Ci sono voluti due anni di indagini, ma adesso la verità comincia a venire a galla. E il quadro complessivo non fa di certo fare bella figura alle autorità di pubblica sicurezza canadesi, né tantomeno al primo ministro Justin Trudeau che, a poche settimane di distanza dalla folle strage perpetrata in Nuova Scozia da Gabriel Wortman, un odontoiatra apparentemente insospettabile, pensò bene di ripulirsi la coscienza politica mettendo al bando il possesso da parte dei cittadini canadesi di oltre 1.500 modelli di armi ritenute “d’assalto”. La procedura di messa al bando, peraltro, è ancora ben lungi dall’essere completata e richiederà costi molto elevati per la collettività.
Procediamo con ordine: in questi mesi di indagine, si è riusciti a ricostruire l’origine per almeno 3 delle 5 armi utilizzate dal folle per compiere la strage e, come peraltro si era sospettato già da subito, si è confermato che sono state contrabbandate illegalmente dalla frontiera statunitense, più precisamente dal Maine, dove Wortman andava spesso e dove aveva alcuni amici.
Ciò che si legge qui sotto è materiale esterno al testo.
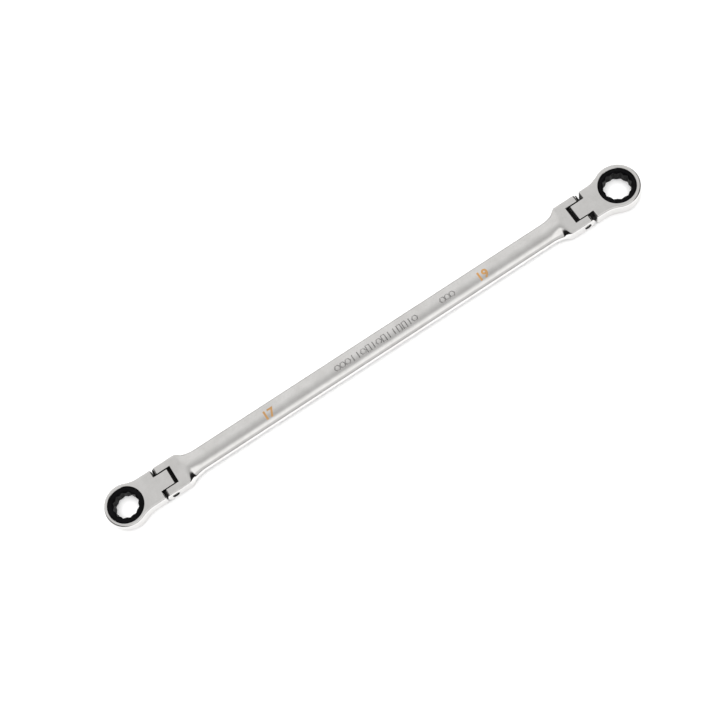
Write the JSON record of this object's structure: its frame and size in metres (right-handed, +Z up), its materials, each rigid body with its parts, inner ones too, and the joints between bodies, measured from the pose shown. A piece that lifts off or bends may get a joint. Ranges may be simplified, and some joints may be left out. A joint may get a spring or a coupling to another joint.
{
  "type": "double flex-head ratcheting box wrench",
  "caption": "Long double-ended box wrench with a flexing 12-point ratchet head at each end, 17 mm and 19 mm, on a slim satin chrome handle.",
  "frame": {"origin": "centre of the footprint, on the surface the wrench lies on", "axes": "+X along the handle towards the 19 mm head, +Y across it, +Z up along the axis of both nut openings"},
  "size_m": [0.4532, 0.0344, 0.0118],
  "materials": {
    "satin_chrome": "satin chrome plate over fine grinding grain",
    "black_oxide": "black oxide, satin, slightly oily",
    "ground_steel": "ground steel",
    "spring_steel": "tempered spring steel, oiled",
    "hardened_steel": "hardened steel, dark grey",
    "size_mark": "orange enamel filled into the engraved size",
    "engraving": "shallow etched pattern, darker than the plate"
  },
  "bodies": {
    "handle": {"handle_bar": "satin_chrome", "small_flex_pin": "ground_steel", "small_washer_left": "spring_steel", "small_washer_right": "spring_steel", "large_flex_pin": "ground_steel", "large_washer_left": "spring_steel", "large_washer_right": "spring_steel"},
    "small_head": {"small_ratchet_head": "satin_chrome", "small_snap_ring": "spring_steel", "small_spring_upper": "spring_steel", "small_spring_lower": "spring_steel"},
    "small_gear": {"small_drive_gear": "black_oxide"},
    "small_upper_pawl": {"small_pawl_upper": "hardened_steel"},
    "small_lower_pawl": {"small_pawl_lower": "hardened_steel"},
    "large_head": {"large_ratchet_head": "satin_chrome", "large_snap_ring": "spring_steel", "large_spring_upper": "spring_steel", "large_spring_lower": "spring_steel"},
    "large_gear": {"large_drive_gear": "black_oxide"},
    "large_upper_pawl": {"large_pawl_upper": "hardened_steel"},
    "large_lower_pawl": {"large_pawl_lower": "hardened_steel"}
  },
  "joints": [
    {"name": "small_flex", "type": "hinge", "parent": "handle", "child": "small_head", "pos_m": [-0.17675, 0, 0.0059], "axis": [0, 1, 0], "range_deg": [-90, 90]},
    {"name": "small_gear_spin", "type": "hinge", "parent": "small_head", "child": "small_gear", "pos_m": [-0.21055, 0, 0.0059], "axis": [0, 0, 1], "continuous": true},
    {"name": "small_pawl_upper_slide", "type": "slide", "parent": "small_head", "child": "small_upper_pawl", "axis": [1, 0, 0], "range_m": [0, 0.0009], "stiffness_N_per_m": 300, "springref_m": -0.001, "deforming": ["small_spring_upper"]},
    {"name": "small_pawl_lower_slide", "type": "slide", "parent": "small_head", "child": "small_lower_pawl", "axis": [1, 0, 0], "range_m": [0, 0.0005], "stiffness_N_per_m": 300, "springref_m": -0.001, "deforming": ["small_spring_lower"]},
    {"name": "large_flex", "type": "hinge", "parent": "handle", "child": "large_head", "pos_m": [0.17565, 0, 0.0059], "axis": [0, -1, 0], "range_deg": [-90, 90]},
    {"name": "large_gear_spin", "type": "hinge", "parent": "large_head", "child": "large_gear", "pos_m": [0.20945, 0, 0.0059], "axis": [0, 0, 1], "continuous": true},
    {"name": "large_pawl_upper_slide", "type": "slide", "parent": "large_head", "child": "large_upper_pawl", "axis": [-1, 0, 0], "range_m": [0, 0.0009], "stiffness_N_per_m": 300, "springref_m": -0.001, "deforming": ["large_spring_upper"]},
    {"name": "large_pawl_lower_slide", "type": "slide", "parent": "large_head", "child": "large_lower_pawl", "axis": [-1, 0, 0], "range_m": [0, 0.0005], "stiffness_N_per_m": 300, "springref_m": -0.001, "deforming": ["large_spring_lower"]}
  ]
}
In particolare, a essere oggetto di contrabbando sono state una delle tre pistole utilizzate nella strage e le due carabine “d’assalto”, cioè un Ar15 e una Ruger mini 14. Sembra tra l’altro che almeno una delle armi utilizzate nella strage sia stata proprio regalata a Wortman da uno di questi amici, Sean Conlogue, ben sapendo che lui l’avrebbe portata oltre confine: cosa, peraltro, che è illegale anche secondo la legge statunitense. Conlogue, interrogato dagli investigatori, ha peraltro affermato di non avere idea che l’amico (con il quale aveva rapporti da oltre vent’anni) avesse intenzione di fare ciò che ha fatto.
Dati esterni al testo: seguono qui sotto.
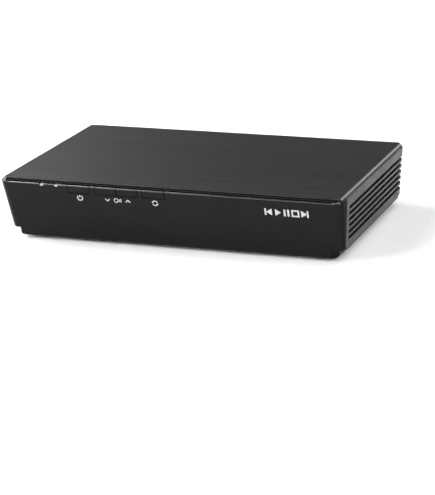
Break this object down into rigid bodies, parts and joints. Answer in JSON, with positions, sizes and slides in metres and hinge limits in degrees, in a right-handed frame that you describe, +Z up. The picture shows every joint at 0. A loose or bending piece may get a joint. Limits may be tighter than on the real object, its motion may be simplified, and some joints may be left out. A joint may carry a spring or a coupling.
{
  "type": "streaming media player",
  "caption": "Low set-top box with a leaning gloss front, sprung front keys, louvred sides, a bevelled brushed top plate and rear video, network and antenna sockets.",
  "frame": {"origin": "on the table, under the middle of the box that bounds the whole player, sockets included", "axes": "+X to the right as seen from the front, +Y towards the rear sockets, +Z up; the keys face -Y"},
  "size_m": [0.2198, 0.1486, 0.0415],
  "materials": {
    "brushed_plate": "dark anodised, brushed along X, with bright machined bevels",
    "gloss_black": "satin gloss, passes infrared",
    "satin_grey": "fine moulded texture",
    "matte_black": "matte, moulded",
    "clear_acrylic": "frosted acrylic light guide",
    "rubber": "matte",
    "screw_steel": "zinc plated",
    "port_steel": "nickel plated",
    "port_plastic": "moulded connector plastic",
    "circuit_board": "green solder mask on glass laminate",
    "chip_black": "moulded package",
    "heat_sink_aluminium": "extruded, plain",
    "thermal_pad": "soft filled silicone",
    "ribbon": "flat flexible cable",
    "led_resin": "cast resin"
  },
  "bodies": {
    "casing": {"top_plate": "brushed_plate", "roof_frame": "matte_black", "front_bezel": "gloss_black", "left_side_panel": "satin_grey", "right_side_panel": "satin_grey", "base_tray": "matte_black", "rear_panel": "matte_black", "foot_1": "rubber", "foot_2": "rubber", "foot_3": "rubber", "foot_4": "rubber", "case_screw_1": "screw_steel", "case_screw_2": "screw_steel", "case_screw_3": "screw_steel", "case_screw_4": "screw_steel", "board_screw_1": "screw_steel", "board_screw_2": "screw_steel", "board_screw_3": "screw_steel", "board_screw_4": "screw_steel", "power_switch": "screw_steel", "volume_down_switch": "screw_steel", "volume_up_switch": "screw_steel", "input_switch": "screw_steel", "standby_light_pipe": "clear_acrylic", "standby_led": "led_resin", "network_light_pipe": "clear_acrylic", "network_led": "led_resin", "key_board": "circuit_board", "infrared_receiver": "chip_black", "ribbon_cable": "ribbon", "main_board": "circuit_board", "main_chip": "chip_black", "thermal_pad": "thermal_pad", "heat_sink": "heat_sink_aluminium", "memory_chip_1": "chip_black", "memory_chip_2": "chip_black", "power_capacitor": "chip_black", "power_inductor": "chip_black", "wireless_module": "port_steel", "wireless_antenna": "circuit_board", "hdmi_port": "port_steel", "usb_port_1": "port_steel", "usb_port_2": "port_steel", "lan_port": "port_steel", "optical_port": "port_plastic", "dc_jack": "port_plastic", "reset_switch": "screw_steel", "tuner_can": "port_steel", "antenna_socket_1": "port_steel", "antenna_socket_2": "port_steel"},
    "power_button": {"power_key": "gloss_black", "power_plunger": "port_plastic"},
    "volume_down_button": {"volume_down_key": "gloss_black", "volume_down_plunger": "port_plastic"},
    "volume_up_button": {"volume_up_key": "gloss_black", "volume_up_plunger": "port_plastic"},
    "input_button": {"input_key": "gloss_black", "input_plunger": "port_plastic"},
    "reset_button": {"reset_plunger": "port_plastic"},
    "optical_door": {"optical_shutter": "matte_black"}
  },
  "joints": [
    {"name": "power_press", "type": "slide", "parent": "casing", "child": "power_button", "axis": [0, 1, 0], "range_m": [0, 0.0005], "stiffness_N_per_m": 500},
    {"name": "volume_down_press", "type": "slide", "parent": "casing", "child": "volume_down_button", "axis": [0, 1, 0], "range_m": [0, 0.0005], "stiffness_N_per_m": 500},
    {"name": "volume_up_press", "type": "slide", "parent": "casing", "child": "volume_up_button", "axis": [0, 1, 0], "range_m": [0, 0.0005], "stiffness_N_per_m": 500},
    {"name": "input_press", "type": "slide", "parent": "casing", "child": "input_button", "axis": [0, 1, 0], "range_m": [0, 0.0005], "stiffness_N_per_m": 500},
    {"name": "reset_press", "type": "slide", "parent": "casing", "child": "reset_button", "axis": [0, -1, 0], "range_m": [0, 0.0003], "stiffness_N_per_m": 200},
    {"name": "optical_shutter_swing", "type": "hinge", "parent": "casing", "child": "optical_door", "pos_m": [0.042, 0.06495, 0.02], "axis": [-1, 0, 0], "range_deg": [0, 80], "stiffness_Nm_per_rad": 0.0001, "springref_deg": -17.19}
  ]
}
L’interrogatorio di Conlogue ha consentito agli investigatori di appurare con quali metodologie Wortman sia riuscito a occultare le armi sui veicoli da lui guidati per tornare in Canada, ma a quanto pare sarebbe stato comunque improbabile che il suo veicolo venisse ispezionato dalle autorità di frontiera, in quanto Wortman era in possesso di una certificazione Nexus, un programma progettato per accelerare i transiti di frontiera che, sostanzialmente, consente di ottenere il riconoscimento di “soggetto a basso rischio” dopo un colloquio con le autorità e una valutazione. Chi è in possesso di una certificazione Nexus può ancora essere controllato a campione, ma è improbabile che ciò accada. A meno che, ovviamente, sul soggetto in questione non giungano segnalazioni all’autorità in relazione ad attività sospette.
Una indagine giornalistica condotta da Cbc news ha in effetti dimostrato che, negli anni precedenti alla strage, erano state inoltrate più segnalazioni di polizia relative al fatto che Wortman detenesse illegalmente armi: una, del 2011, era specificamente relativa al fatto che nel cottage dell’uomo a Portapique, dove poi è avvenuta la strage, l’uomo tenesse “una pistola nel comodino e una carabina in uno scomparto vicino al camino”. Nel 2013 c’era stata una ulteriore segnalazione da parte di una vicina di casa per violenza domestica da parte di Wortman nei confronti della partner e anche in quel caso era stato riferito che l’uomo possedesse armi illegali.
La Royal canadian mounted police (la polizia a cavallo) non è stata in grado di spiegare se, e come, queste informative siano state a suo tempo gestite per fare in modo che si verificasse l’effettiva presenza illegale di armi a casa di Wortman. Di certo c’è che controlli non ne furono mai effettuati e il risultato è sotto gli occhi di tutti.
Si dimostra quindi, inoppugnabilmente, che la normativa in materia di armi legalmente detenute vigente in Canada prima della riforma Trudeau non ha alcun collegamento con l’acquisto e il possesso delle armi possedute dal folle prima di compiere la strage, né tantomeno che la riforma Trudeau, se fosse stata implementata anche un decennio prima, sarebbe servita a qualcosa per evitarla. Si dimostra anche, ancora una volta, che molto più utile rispetto a una legge che va a distinguere tra armi consentite e vietate sulla base della loro forma o del loro aspetto estetico, conta assicurare che le norme già esistenti a tutela della collettività siano applicate da una autorità di pubblica sicurezza che sia in grado di funzionare in modo tempestivo ed efficiente.